▸ **Input data**
+-------+

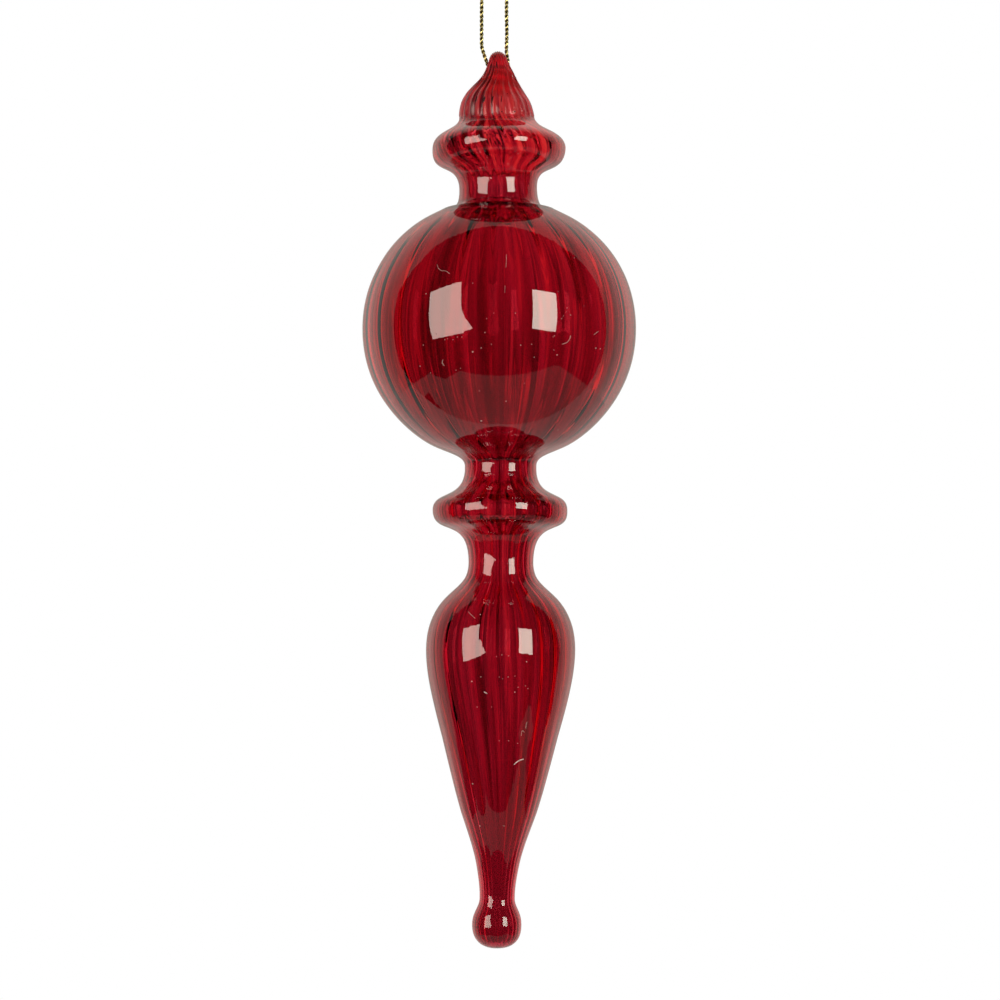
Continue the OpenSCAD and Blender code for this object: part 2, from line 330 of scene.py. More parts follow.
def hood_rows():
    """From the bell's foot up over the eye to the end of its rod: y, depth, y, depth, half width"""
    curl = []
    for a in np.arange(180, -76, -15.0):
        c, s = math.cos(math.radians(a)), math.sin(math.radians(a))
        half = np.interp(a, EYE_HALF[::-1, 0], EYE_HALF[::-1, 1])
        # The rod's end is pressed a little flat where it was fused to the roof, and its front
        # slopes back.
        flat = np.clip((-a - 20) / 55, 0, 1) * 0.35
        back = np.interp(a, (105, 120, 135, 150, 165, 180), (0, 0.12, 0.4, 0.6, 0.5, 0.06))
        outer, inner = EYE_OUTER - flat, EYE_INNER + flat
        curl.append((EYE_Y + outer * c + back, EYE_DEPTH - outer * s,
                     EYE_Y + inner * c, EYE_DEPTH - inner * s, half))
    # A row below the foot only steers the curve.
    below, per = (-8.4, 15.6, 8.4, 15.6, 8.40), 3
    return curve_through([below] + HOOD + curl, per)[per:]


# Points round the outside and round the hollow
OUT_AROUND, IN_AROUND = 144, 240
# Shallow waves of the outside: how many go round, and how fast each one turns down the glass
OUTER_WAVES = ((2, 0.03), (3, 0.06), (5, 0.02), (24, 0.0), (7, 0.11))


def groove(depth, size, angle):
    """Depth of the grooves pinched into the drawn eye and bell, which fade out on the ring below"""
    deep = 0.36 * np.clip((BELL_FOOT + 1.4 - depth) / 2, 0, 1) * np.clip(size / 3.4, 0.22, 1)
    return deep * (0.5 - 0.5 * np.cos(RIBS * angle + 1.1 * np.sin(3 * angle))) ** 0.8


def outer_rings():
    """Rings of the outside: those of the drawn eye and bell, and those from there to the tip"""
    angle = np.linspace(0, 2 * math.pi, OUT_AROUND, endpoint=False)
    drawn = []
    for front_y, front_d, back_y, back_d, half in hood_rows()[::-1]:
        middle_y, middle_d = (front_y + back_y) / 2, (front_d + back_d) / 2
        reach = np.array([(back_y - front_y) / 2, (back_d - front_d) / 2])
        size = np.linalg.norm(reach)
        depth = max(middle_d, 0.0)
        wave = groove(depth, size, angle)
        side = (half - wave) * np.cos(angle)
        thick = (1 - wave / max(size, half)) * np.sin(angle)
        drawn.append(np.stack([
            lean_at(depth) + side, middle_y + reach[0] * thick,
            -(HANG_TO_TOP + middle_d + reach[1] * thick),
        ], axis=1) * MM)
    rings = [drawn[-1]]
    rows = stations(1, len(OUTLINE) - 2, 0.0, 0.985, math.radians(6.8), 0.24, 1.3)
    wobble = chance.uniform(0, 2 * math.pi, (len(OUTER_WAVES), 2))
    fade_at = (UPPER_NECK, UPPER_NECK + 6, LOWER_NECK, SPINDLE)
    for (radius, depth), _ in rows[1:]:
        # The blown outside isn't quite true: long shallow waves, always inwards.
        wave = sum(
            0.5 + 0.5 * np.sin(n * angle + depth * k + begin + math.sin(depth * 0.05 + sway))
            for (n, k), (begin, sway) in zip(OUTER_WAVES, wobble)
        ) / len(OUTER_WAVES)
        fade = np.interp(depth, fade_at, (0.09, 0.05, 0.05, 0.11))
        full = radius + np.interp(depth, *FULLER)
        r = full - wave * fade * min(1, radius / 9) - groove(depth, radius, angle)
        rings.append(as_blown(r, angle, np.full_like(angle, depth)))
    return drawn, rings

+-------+

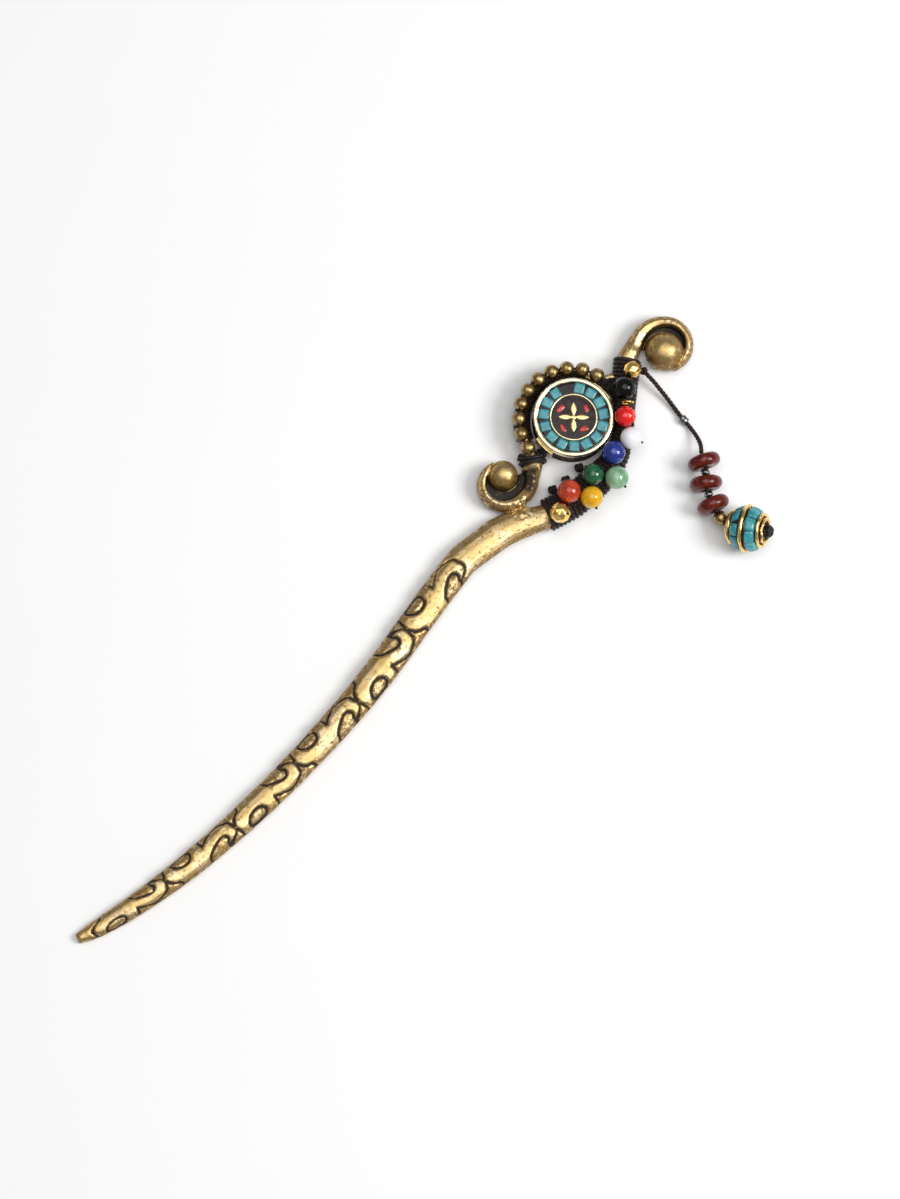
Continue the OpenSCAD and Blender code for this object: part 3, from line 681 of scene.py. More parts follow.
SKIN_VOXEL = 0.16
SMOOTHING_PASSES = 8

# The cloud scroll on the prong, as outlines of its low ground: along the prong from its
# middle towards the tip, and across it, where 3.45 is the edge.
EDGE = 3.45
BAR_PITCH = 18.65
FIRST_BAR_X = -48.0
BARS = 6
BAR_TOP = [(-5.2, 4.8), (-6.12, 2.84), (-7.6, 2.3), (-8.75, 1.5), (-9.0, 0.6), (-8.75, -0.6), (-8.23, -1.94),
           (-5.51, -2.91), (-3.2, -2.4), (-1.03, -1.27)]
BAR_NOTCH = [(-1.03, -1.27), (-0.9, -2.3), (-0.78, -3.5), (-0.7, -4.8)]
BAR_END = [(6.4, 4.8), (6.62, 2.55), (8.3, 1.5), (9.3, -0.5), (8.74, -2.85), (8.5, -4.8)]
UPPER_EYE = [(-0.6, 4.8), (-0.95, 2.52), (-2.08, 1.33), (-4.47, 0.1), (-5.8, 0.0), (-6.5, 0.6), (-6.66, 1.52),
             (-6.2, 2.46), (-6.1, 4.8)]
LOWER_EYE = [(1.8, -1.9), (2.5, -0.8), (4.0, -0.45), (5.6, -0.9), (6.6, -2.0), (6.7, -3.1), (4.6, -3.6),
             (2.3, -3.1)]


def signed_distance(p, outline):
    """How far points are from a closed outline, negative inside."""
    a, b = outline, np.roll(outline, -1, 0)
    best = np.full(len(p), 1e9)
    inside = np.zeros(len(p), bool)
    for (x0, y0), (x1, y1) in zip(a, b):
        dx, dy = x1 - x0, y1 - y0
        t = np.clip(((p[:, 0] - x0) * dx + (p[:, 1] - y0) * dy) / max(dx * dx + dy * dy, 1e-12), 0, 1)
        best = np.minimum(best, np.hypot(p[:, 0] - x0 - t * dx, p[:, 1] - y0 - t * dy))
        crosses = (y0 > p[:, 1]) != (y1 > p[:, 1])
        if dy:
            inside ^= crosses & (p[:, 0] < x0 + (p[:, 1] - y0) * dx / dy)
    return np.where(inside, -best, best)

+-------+

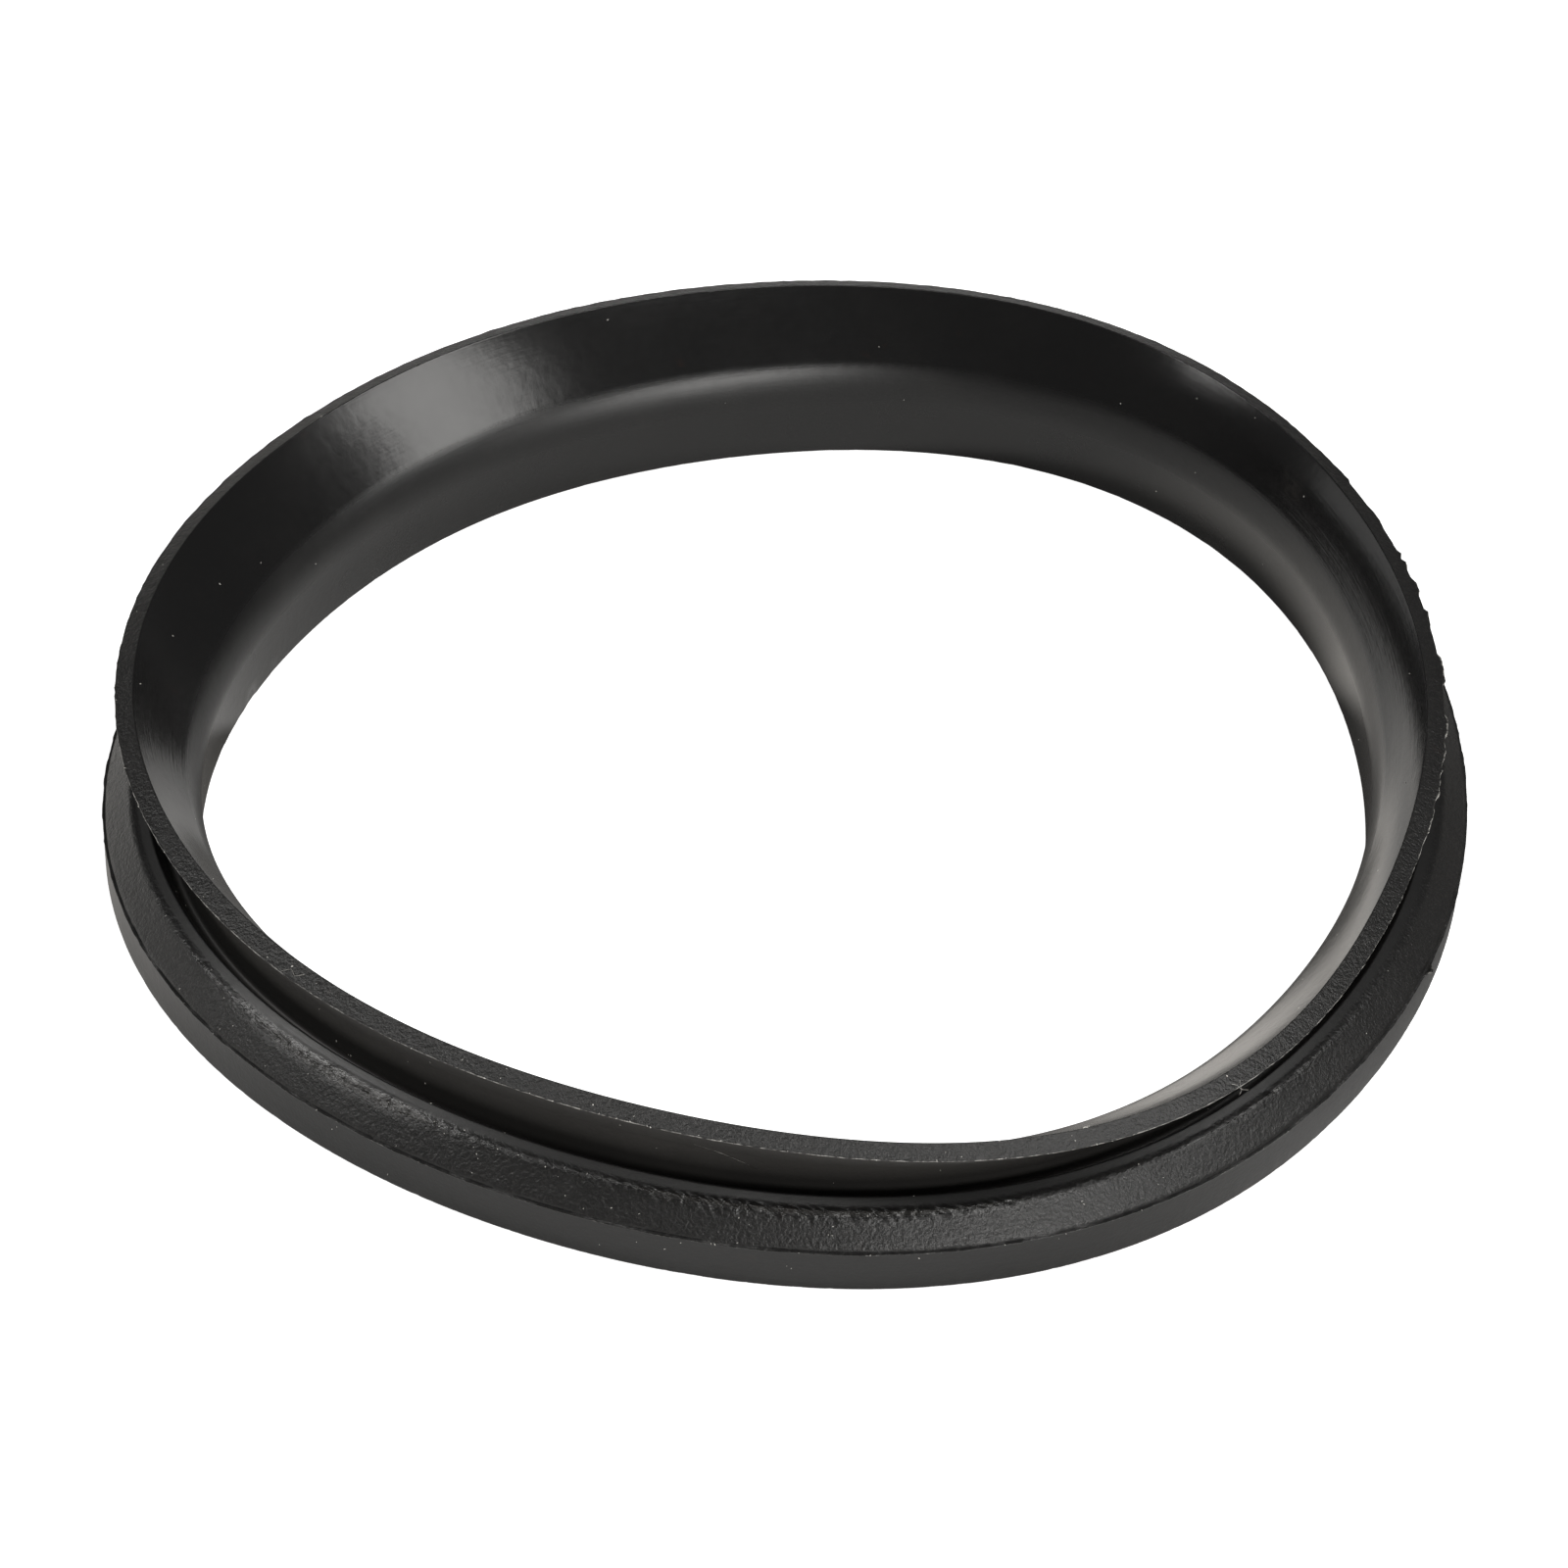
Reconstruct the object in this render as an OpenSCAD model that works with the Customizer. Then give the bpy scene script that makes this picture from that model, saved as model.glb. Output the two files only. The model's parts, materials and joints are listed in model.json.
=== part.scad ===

+-------+

▸ **Job**
Output exactly one stretch of the listing: from the line containing "681 of scene.py. More parts follow." through the line containing "SMOOTHING_PASSES = 8", both end lines included.

▸ **Written response**
Continue the OpenSCAD and Blender code for this object: part 3, from line 681 of scene.py. More parts follow.
SKIN_VOXEL = 0.16
SMOOTHING_PASSES = 8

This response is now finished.